Migration is characterized by the policies of rebordering. Started from the militarization of welcoming policies on the borders of the Balkan area and the multiplication of spaces of (in) security in Italy the aims is to investigate the flowering of new discourses on sicurity/insicurity

Paper long abstract:

Nowadays, migration is characterized by the extension of war and violence areas (departure countries and transit countries), by economic crisis, by discourse on terrorism and by the policies of rebordering, that in some case leads to build a material walls or fences between state boundaries. The constructon of walls become a real acts of war against poorest and indesirables migrants, that might call "war installation". The rebordering policies within the "Schengen land" leads to one side to transfer in the social the principal source of threat to the national state; a threat exemplified in the figure of the transnational migrant with a "dangerous" beckground. On the other side, to multiply the (in)security spaces where the risks of violence against migrants increase, especially against the most vulnerable and fragile subjects (unaccompanied minors, women, children). It produces a new geography of localized violence.
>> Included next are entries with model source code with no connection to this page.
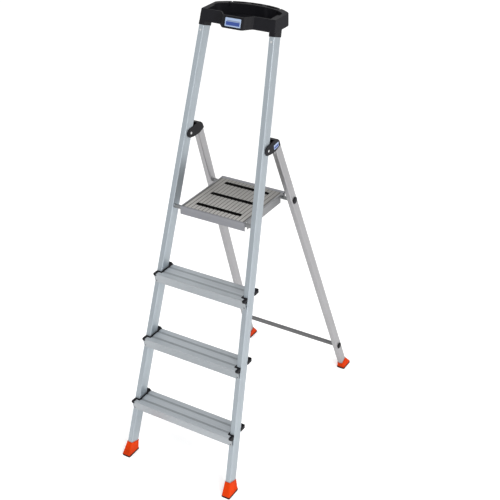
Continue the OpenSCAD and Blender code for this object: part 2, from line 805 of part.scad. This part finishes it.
module hinge_bracket_left() { hinge_bracket(-1); }
module hinge_bracket_right() { hinge_bracket(1); }

// pins with a head at each end, outside the cheeks
module hinge_pins() {
    head_h = 1.8;
    head_r = hinge_pin_r + 1.2;
    color("silver") hinge_axis() for (s = side) mirror([s < 0 ? 1 : 0, 0, 0]) {
        along_x(hinge_pin_r, pin_x - cheek_out - gap, pin_x + cheek_out + gap);
        along_x(head_r, pin_x - cheek_out - gap - head_h, pin_x - cheek_out - gap);
        along_x(head_r, pin_x + cheek_out + gap, pin_x + cheek_out + gap + head_h);
    }
}

module bracket_rivets() {
    color("silver") for (s = side) at_bracket_rivet(s)
        rivet(running, tube_wall + gap + 5, rivet_r, 0);
}

// small blank plate on the outer cheek of the right bracket
module bracket_plate() {
    plate = [30, 16, 0.6];
    color("white") hinge_frame() translate([pin_x + cheek_out + running, 47.5, -19.5]) rotate([-14, 0, 0])
        rotate([90, 0, 90]) translate([-plate[0] / 2, -plate[1] / 2, 0])
            linear_extrude(plate[2]) polygon(rounded_rect(plate[0], plate[1], 1.5));
}

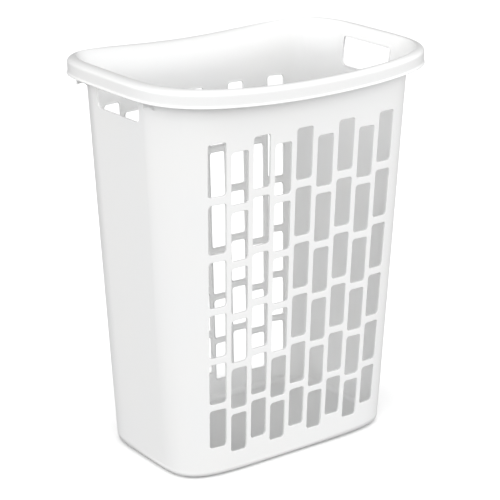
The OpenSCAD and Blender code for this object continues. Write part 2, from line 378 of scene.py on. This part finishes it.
def triangulate(shell, axis, inner, edge, loops):
    """Adds the triangles between a skin's outer edge and its holes."""
    numbers = np.unique(np.concatenate([inner.ravel(), edge] + list(loops)))
    local = {n: i for i, n in enumerate(numbers)}
    flat = [Vector((shell.points[n][axis], shell.points[n][2])) for n in numbers]
    lines, loop_of = [], {}
    for k, loop in enumerate([edge] + list(loops)):
        lines += [(local[i], local[j]) for i, j in zip(loop, np.roll(loop, -1))]
        if k:
            loop_of.update({n: k for n in loop})
    made = delaunay_2d_cdt(flat, lines, [], 1, 1e-7)
    source = [numbers[was[0]] for was in made[3]]
    for face in made[2]:
        corners = [source[i] for i in face]
        first = loop_of.get(corners[0])
        if first and all(loop_of.get(c) == first for c in corners):
            continue
        shell.faces.append(tuple(corners))
        shell.sharp.append(False)


# ---------- pieces of the rim ----------

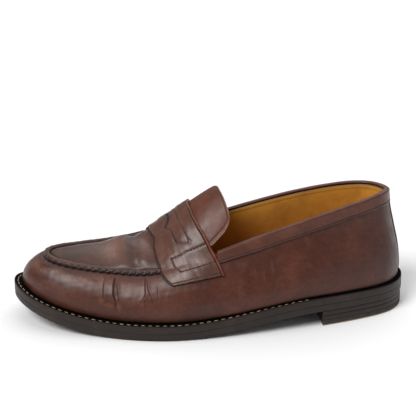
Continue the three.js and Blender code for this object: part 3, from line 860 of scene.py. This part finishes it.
def apron_roll():
    """The roll of leather along the seam, pinched by each of its stitches."""
    u = ROLL_U
    beat = (0.5 + 0.5 * np.cos(2 * math.pi * seam_phase(u)))[:, None]
    taper = smooth(np.minimum(u - ROLL_START, ROLL_STOP - u) / 0.006 + 0.25)
    centre = rim(u, 2.0, 0.75 * taper - 0.5 * (1 - taper))
    angle = np.arange(28) * math.pi / 14
    cos, sin = np.cos(angle)[None], np.sin(angle)[None]
    pinch = 1 - 0.16 * smooth((cos - 0.25 * sin) / 1.1) * beat - 0.04 * beat
    girth = pinch * (1 + 0.05 * ripple(centre, 9.0, 11)[:, None])
    wide = 2.55 * taper[:, None] ** 0.5 * girth
    high = 1.75 * taper[:, None] * girth
    rings = centre[:, None] + outwards(u)[:, None] * (cos * wide)[..., None]
    rings += upright(u)[:, None] * (sin * high)[..., None]
    inner_edge = smooth((-cos - 0.55) / 0.35) * smooth((0.35 - sin) / 0.5)
    outer_edge = smooth((cos - 0.72) / 0.2) * smooth((0.25 - sin) / 0.5)
    shade = strongest(0.95 * inner_edge, 0.9 * outer_edge, 0.45 * bump((u - 0.5) / 0.03)[:, None],
                      0.4 * (1 - beat) * smooth((cos - 0.2) / 0.6))
    toe = bump((u - 0.46) / 0.05)[:, None]
    wear = (0.15 + 0.3 * toe) * smooth((sin - 0.35) / 0.5) * smooth((cos + 0.75) / 0.6)
    return loft("apron_seam_roll", rings, roll_leather, masks={"shade": shade, "wear": wear})


finish_piece(apron_roll(), "roll_leather", "apron_roll")

u = np.linspace(ROLL_START + 0.004, ROLL_STOP - 0.004, 1400)
for name, row, thread, dash, sink, lean in (
        ("apron_seam", (rim(u, -0.1, 0.35), outwards(u, 0.55)), seam_thread, 2.8, 0.35, 0.5),
        ("apron_seam_inside", (rim(u, 4.1, 0.9), outwards(u, -0.8) * -1), dark_thread, 2.6, 0.3, 0.9)):
    finish_piece(stitches(name, [row], thread, SEAM_PITCH, dash, 0.62, sink, lean), "roll_leather")
# A black bead of painted shadow in the groove under the seam's stitches
path = rim(u, -0.05, 0.1)
groove = swept("apron_seam_groove_shadow", path, outwards(u), upright(u), gap_shadow_and_ink, (0.6, 0.65), sides=10)
finish_piece(groove, "roll_leather")


def apron():
    toe, back, inset = 0.49985, 0.289, 3.4
    u, w = grid(toe - (toe - back) * np.linspace(0, 1, 300), np.linspace(0, 1, 111))

    def surface(a, b):
        return top(a, b, inset)

    p = surface(u, w)
    d = np.full(p.shape[:2], np.inf)
    for q in rim(np.linspace(0.27, 0.73, 500), inset):
        d = np.minimum(d, np.linalg.norm(p - q, axis=-1))
    drop = 1.5 * bump(d / 1.7)
    folds = 0.10 * ripple(p * np.array([1.0, 0.35, 1.0]), 13.0, 21) + 0.05 * ripple(p, 6.0, 22)
    x = p[..., 0]
    worn = (1.3 * bump((x + 65) / 5.0) - 1.1 * bump((x + 56) / 3.6) + 0.5 * bump((x + 49) / 3.5)
            - 0.6 * bump((x + 80) / 7.0)) * (0.35 + 0.65 * bump((w - 0.4) / 0.3))
    move = -0.1 - drop + (folds + worn) * smooth(d / 6)
    # Painted shade along the seam, in a valley of the folds and towards the toe
    shade = strongest(bump(d / 1.5), 0.45 * bump((d - 1.5) / 2.5), 0.28 * bump((x + 59) / 4.0),
                      0.4 * bump((x + 105) / 13.0) * bump((w - 0.35) / 0.5))
    # Painted highlight: a sheen on the apron's rising folds
    sheen = 0.36 * bump((x + 71) / 8.0) * bump((w - 0.48) / 0.34)
    sheen += 0.16 * bump((x + 49) / 4.0) * bump((w - 0.45) / 0.3)
    outer = p + normal(surface, np.minimum(u, 0.497), w) * move[..., None]
    inner = raised(p[..., :2], p[..., 2] - 1.6 - drop)
    masks = {"shade": shade, "painted_sheen_and_pale_edge": sheen}
    return thick_sheet("apron_leather_top", outer, inner, apron_leather, masks=masks)


finish_piece(apron(), "apron_leather", "apron")

# ---------- strap ----------

# Edges of the strap, as (q, place along the shoe): its front with a lobe in the middle, and its back
FRONT_EDGE = np.array([(0.0, -32.0), (0.045, -34.6), (0.093, -36.9), (0.17, -38.8), (0.251, -40.1),
                       (0.321, -42.0), (0.394, -42.5), (0.435, -41.9), (0.459, -41.3), (0.50, -42.8),
                       (0.574, -44.6), (0.62, -45.0), (0.66, -44.0), (0.70, -45.4), (0.76, -45.6),
                       (0.84, -43.5), (0.92, -40.0), (1.0, -36.0)])
BACK_EDGE = np.array([(0.0, 4.6), (0.1, 2.2), (0.228, -0.9), (0.285, -5.2), (0.339, -9.3), (0.405, -12.7),
                      (0.516, -15.2), (0.6, -14.6), (0.68, -12.0), (0.76, -7.5), (0.85, -3.0), (1.0, 1.0)])
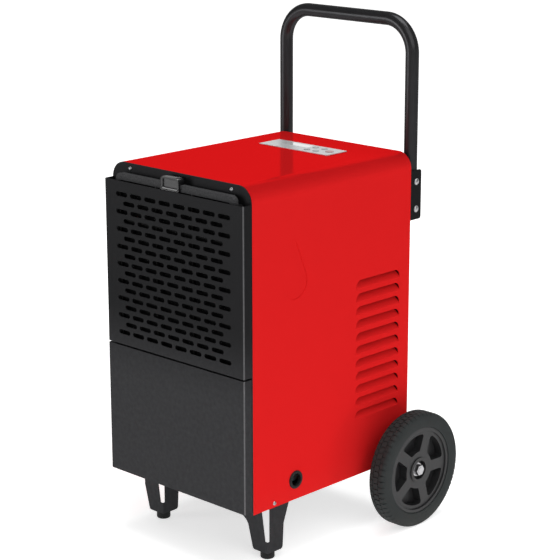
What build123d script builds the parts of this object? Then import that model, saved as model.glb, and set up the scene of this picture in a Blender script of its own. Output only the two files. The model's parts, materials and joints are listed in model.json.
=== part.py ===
from build123d import *
import os
from math import cos, hypot, radians, sin

# Commercial dehumidifier: a sheet-metal cabinet on two wheels and two front legs, with a push handle.
# Millimetres, +Z up, front towards -Y, origin on the floor below the middle of the whole machine.

# ---------------------------------------------------------------- driving dimensions
SHELL_WIDTH = 350
SHELL_DEPTH = 416
SHELL_TOP = 700
SHELL_BOTTOM = 112
SHELL_CORNER = 30            # radius of the two long top edges
SHEET = 1.5                  # steel sheet of shell, panels and inner walls
RETURN_FLANGE = 20           # width of the shell's folded front and rear flanges, from its outer face

PANEL_DEPTH = 22             # how far the grille and the tank front stand forward of the shell
PANEL_FOLD = 3
PLATE = 2                    # front frame plate
GRILLE_LOW, GRILLE_HIGH = 366, 670
TANK_FRONT_LOW, TANK_FRONT_HIGH = 118, 363
SLOT_LENGTH, SLOT_HEIGHT = 29.5, 8
SLOT_PITCH, SLOT_ROW_PITCH, SLOT_COLUMNS, SLOT_ROWS = 37.1, 16.03, 8, 17
SLOT_TOP_INSET = 24          # first slot row below the grille's top edge

LOUVRE_COUNT, LOUVRE_PITCH = 11, 24.84
LOUVRE_LENGTH, LOUVRE_HEIGHT, LOUVRE_DEPTH, LOUVRE_CORNER = 121, 15.5, 12, 13
LOUVRE_REAR_INSET, LOUVRE_LOW = 28, 222.3

EMBLEM_RADIUS, EMBLEM_TIP, EMBLEM_HEIGHT, EMBLEM_RELIEF = 31, 4, 104, 1
EMBLEM_SET_BACK, EMBLEM_LOW = 105.5, 484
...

Started from a comparison between the militarization of welcoming policies on the borders of the Balkan area and the multiplication of spaces of (in) security in Italy directly controlled by the army as a result of '' terrorism emergency ", the aims of my talk is to investigate the flowering of new discourses on sicurity/insicurity, new mobility control policies. The militarized spaces through the use of police and army produce the perception of being under threat. The spatial dimensions of contemporary (in)securitisation it produce a new governamental control in everyday life which it extends from migrants to citizens.